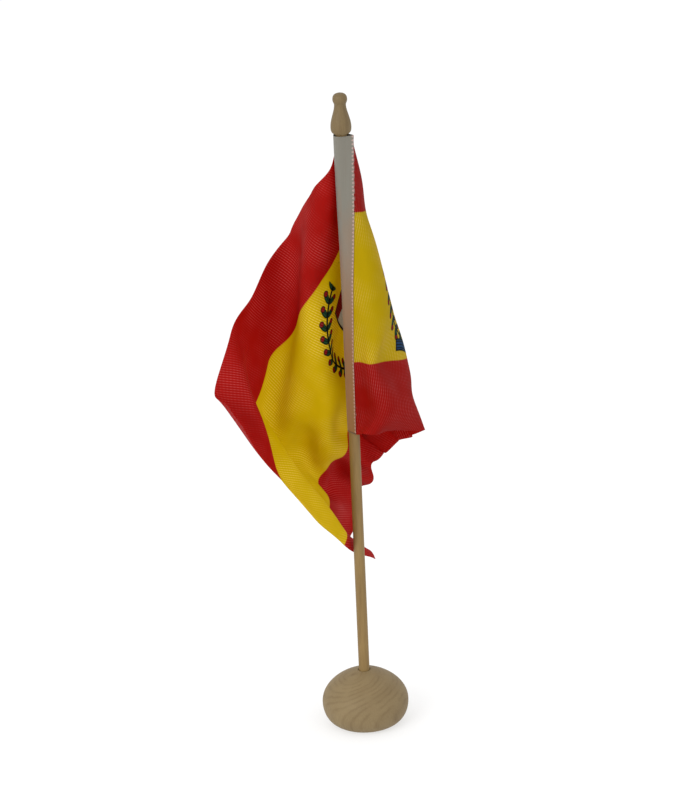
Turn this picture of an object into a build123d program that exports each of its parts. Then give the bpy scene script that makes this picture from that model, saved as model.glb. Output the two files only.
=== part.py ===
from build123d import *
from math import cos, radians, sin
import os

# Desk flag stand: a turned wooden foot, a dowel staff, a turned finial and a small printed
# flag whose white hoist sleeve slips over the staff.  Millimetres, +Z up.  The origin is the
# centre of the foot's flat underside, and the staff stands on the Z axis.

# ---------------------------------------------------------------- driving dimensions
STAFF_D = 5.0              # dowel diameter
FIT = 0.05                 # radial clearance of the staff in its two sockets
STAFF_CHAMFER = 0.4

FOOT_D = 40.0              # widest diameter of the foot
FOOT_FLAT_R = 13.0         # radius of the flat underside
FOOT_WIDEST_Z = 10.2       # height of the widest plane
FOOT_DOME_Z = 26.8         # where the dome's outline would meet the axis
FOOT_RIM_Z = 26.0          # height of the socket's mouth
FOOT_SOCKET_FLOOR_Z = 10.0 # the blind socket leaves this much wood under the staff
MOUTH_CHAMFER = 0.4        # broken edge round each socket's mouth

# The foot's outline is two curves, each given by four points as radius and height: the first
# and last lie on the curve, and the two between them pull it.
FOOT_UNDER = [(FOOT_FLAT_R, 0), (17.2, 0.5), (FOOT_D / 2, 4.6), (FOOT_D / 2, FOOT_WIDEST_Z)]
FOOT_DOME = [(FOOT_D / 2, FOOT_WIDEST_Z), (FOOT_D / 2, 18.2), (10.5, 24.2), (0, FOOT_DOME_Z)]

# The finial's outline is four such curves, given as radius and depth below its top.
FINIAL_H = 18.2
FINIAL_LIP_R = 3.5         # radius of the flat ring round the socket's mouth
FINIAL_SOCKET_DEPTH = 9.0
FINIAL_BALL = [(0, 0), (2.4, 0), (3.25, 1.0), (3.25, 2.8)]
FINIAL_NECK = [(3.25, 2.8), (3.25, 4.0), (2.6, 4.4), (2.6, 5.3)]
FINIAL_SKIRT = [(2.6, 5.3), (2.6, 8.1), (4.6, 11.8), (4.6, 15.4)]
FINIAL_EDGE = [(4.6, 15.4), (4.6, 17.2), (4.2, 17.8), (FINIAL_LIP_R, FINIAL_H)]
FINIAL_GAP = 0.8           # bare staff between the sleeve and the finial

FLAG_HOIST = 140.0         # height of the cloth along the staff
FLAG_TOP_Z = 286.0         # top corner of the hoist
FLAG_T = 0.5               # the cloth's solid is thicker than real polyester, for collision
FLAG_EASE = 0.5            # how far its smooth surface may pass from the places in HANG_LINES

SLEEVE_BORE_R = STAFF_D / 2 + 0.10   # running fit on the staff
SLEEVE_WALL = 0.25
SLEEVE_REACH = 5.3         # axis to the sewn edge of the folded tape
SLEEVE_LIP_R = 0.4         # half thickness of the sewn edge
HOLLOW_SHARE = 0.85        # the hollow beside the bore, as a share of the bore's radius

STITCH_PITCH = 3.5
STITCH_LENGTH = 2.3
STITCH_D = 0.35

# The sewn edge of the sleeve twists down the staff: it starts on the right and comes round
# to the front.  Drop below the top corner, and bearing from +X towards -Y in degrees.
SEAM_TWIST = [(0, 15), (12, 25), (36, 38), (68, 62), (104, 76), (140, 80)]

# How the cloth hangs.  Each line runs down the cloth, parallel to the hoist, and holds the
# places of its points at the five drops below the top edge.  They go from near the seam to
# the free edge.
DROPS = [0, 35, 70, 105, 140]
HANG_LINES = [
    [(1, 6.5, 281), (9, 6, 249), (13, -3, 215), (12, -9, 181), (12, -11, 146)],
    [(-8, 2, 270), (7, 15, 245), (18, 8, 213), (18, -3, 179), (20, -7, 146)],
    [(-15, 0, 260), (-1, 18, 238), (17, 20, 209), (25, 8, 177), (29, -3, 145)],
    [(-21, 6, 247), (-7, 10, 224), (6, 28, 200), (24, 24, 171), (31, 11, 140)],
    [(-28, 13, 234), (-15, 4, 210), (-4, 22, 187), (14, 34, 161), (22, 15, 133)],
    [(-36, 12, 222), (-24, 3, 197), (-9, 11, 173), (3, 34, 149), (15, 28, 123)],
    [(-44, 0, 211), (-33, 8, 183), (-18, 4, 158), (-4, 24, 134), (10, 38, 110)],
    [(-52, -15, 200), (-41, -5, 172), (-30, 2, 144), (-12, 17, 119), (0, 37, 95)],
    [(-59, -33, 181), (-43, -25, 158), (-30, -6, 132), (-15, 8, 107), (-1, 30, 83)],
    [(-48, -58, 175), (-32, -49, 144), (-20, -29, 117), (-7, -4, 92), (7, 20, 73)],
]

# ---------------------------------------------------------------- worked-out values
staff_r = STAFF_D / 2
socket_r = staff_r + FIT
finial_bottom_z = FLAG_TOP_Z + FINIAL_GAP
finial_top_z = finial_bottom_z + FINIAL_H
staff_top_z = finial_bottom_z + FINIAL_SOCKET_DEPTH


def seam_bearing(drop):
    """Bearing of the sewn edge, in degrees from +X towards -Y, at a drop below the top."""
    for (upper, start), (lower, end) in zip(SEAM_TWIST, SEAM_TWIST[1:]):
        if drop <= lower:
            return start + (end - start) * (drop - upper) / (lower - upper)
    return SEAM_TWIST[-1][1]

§

- **Do this**
Copy out the whole listing exactly; please set it all down.

- **The solution**
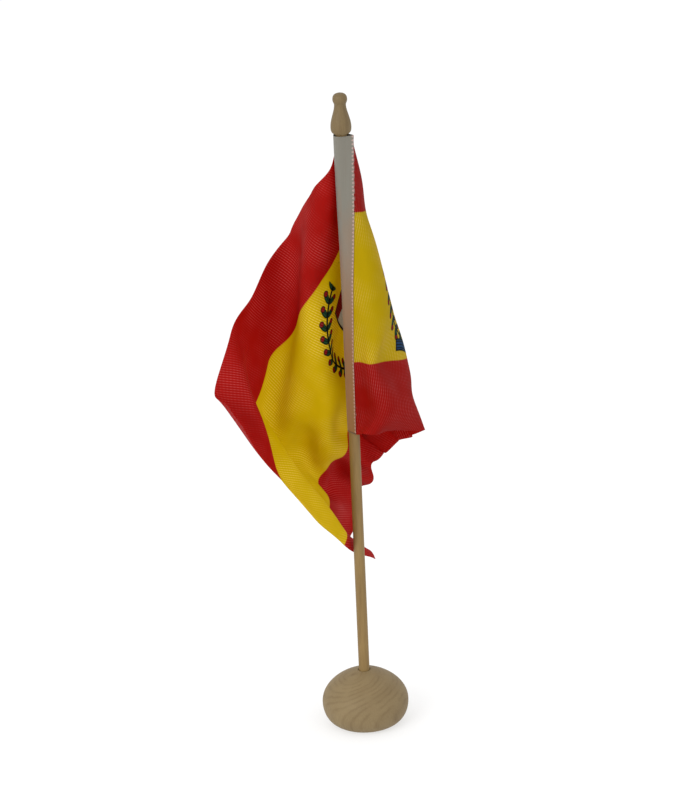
Turn this picture of an object into a build123d program that exports each of its parts. Then give the bpy scene script that makes this picture from that model, saved as model.glb. Output the two files only.
=== part.py ===
from build123d import *
from math import cos, radians, sin
import os

# Desk flag stand: a turned wooden foot, a dowel staff, a turned finial and a small printed
# flag whose white hoist sleeve slips over the staff.  Millimetres, +Z up.  The origin is the
# centre of the foot's flat underside, and the staff stands on the Z axis.

# ---------------------------------------------------------------- driving dimensions
STAFF_D = 5.0              # dowel diameter
FIT = 0.05                 # radial clearance of the staff in its two sockets
STAFF_CHAMFER = 0.4

FOOT_D = 40.0              # widest diameter of the foot
FOOT_FLAT_R = 13.0         # radius of the flat underside
FOOT_WIDEST_Z = 10.2       # height of the widest plane
FOOT_DOME_Z = 26.8         # where the dome's outline would meet the axis
FOOT_RIM_Z = 26.0          # height of the socket's mouth
FOOT_SOCKET_FLOOR_Z = 10.0 # the blind socket leaves this much wood under the staff
MOUTH_CHAMFER = 0.4        # broken edge round each socket's mouth

# The foot's outline is two curves, each given by four points as radius and height: the first
# and last lie on the curve, and the two between them pull it.
FOOT_UNDER = [(FOOT_FLAT_R, 0), (17.2, 0.5), (FOOT_D / 2, 4.6), (FOOT_D / 2, FOOT_WIDEST_Z)]
FOOT_DOME = [(FOOT_D / 2, FOOT_WIDEST_Z), (FOOT_D / 2, 18.2), (10.5, 24.2), (0, FOOT_DOME_Z)]

# The finial's outline is four such curves, given as radius and depth below its top.
FINIAL_H = 18.2
FINIAL_LIP_R = 3.5         # radius of the flat ring round the socket's mouth
FINIAL_SOCKET_DEPTH = 9.0
FINIAL_BALL = [(0, 0), (2.4, 0), (3.25, 1.0), (3.25, 2.8)]
FINIAL_NECK = [(3.25, 2.8), (3.25, 4.0), (2.6, 4.4), (2.6, 5.3)]
FINIAL_SKIRT = [(2.6, 5.3), (2.6, 8.1), (4.6, 11.8), (4.6, 15.4)]
FINIAL_EDGE = [(4.6, 15.4), (4.6, 17.2), (4.2, 17.8), (FINIAL_LIP_R, FINIAL_H)]
FINIAL_GAP = 0.8           # bare staff between the sleeve and the finial

FLAG_HOIST = 140.0         # height of the cloth along the staff
FLAG_TOP_Z = 286.0         # top corner of the hoist
FLAG_T = 0.5               # the cloth's solid is thicker than real polyester, for collision
FLAG_EASE = 0.5            # how far its smooth surface may pass from the places in HANG_LINES

SLEEVE_BORE_R = STAFF_D / 2 + 0.10   # running fit on the staff
SLEEVE_WALL = 0.25
SLEEVE_REACH = 5.3         # axis to the sewn edge of the folded tape
SLEEVE_LIP_R = 0.4         # half thickness of the sewn edge
HOLLOW_SHARE = 0.85        # the hollow beside the bore, as a share of the bore's radius

STITCH_PITCH = 3.5
STITCH_LENGTH = 2.3
STITCH_D = 0.35

# The sewn edge of the sleeve twists down the staff: it starts on the right and comes round
# to the front.  Drop below the top corner, and bearing from +X towards -Y in degrees.
SEAM_TWIST = [(0, 15), (12, 25), (36, 38), (68, 62), (104, 76), (140, 80)]

# How the cloth hangs.  Each line runs down the cloth, parallel to the hoist, and holds the
# places of its points at the five drops below the top edge.  They go from near the seam to
# the free edge.
DROPS = [0, 35, 70, 105, 140]
HANG_LINES = [
    [(1, 6.5, 281), (9, 6, 249), (13, -3, 215), (12, -9, 181), (12, -11, 146)],
    [(-8, 2, 270), (7, 15, 245), (18, 8, 213), (18, -3, 179), (20, -7, 146)],
    [(-15, 0, 260), (-1, 18, 238), (17, 20, 209), (25, 8, 177), (29, -3, 145)],
    [(-21, 6, 247), (-7, 10, 224), (6, 28, 200), (24, 24, 171), (31, 11, 140)],
    [(-28, 13, 234), (-15, 4, 210), (-4, 22, 187), (14, 34, 161), (22, 15, 133)],
    [(-36, 12, 222), (-24, 3, 197), (-9, 11, 173), (3, 34, 149), (15, 28, 123)],
    [(-44, 0, 211), (-33, 8, 183), (-18, 4, 158), (-4, 24, 134), (10, 38, 110)],
    [(-52, -15, 200), (-41, -5, 172), (-30, 2, 144), (-12, 17, 119), (0, 37, 95)],
    [(-59, -33, 181), (-43, -25, 158), (-30, -6, 132), (-15, 8, 107), (-1, 30, 83)],
    [(-48, -58, 175), (-32, -49, 144), (-20, -29, 117), (-7, -4, 92), (7, 20, 73)],
]

# ---------------------------------------------------------------- worked-out values
staff_r = STAFF_D / 2
socket_r = staff_r + FIT
finial_bottom_z = FLAG_TOP_Z + FINIAL_GAP
finial_top_z = finial_bottom_z + FINIAL_H
staff_top_z = finial_bottom_z + FINIAL_SOCKET_DEPTH


def seam_bearing(drop):
    """Bearing of the sewn edge, in degrees from +X towards -Y, at a drop below the top."""
    for (upper, start), (lower, end) in zip(SEAM_TWIST, SEAM_TWIST[1:]):
        if drop <= lower:
            return start + (end - start) * (drop - upper) / (lower - upper)
    return SEAM_TWIST[-1][1]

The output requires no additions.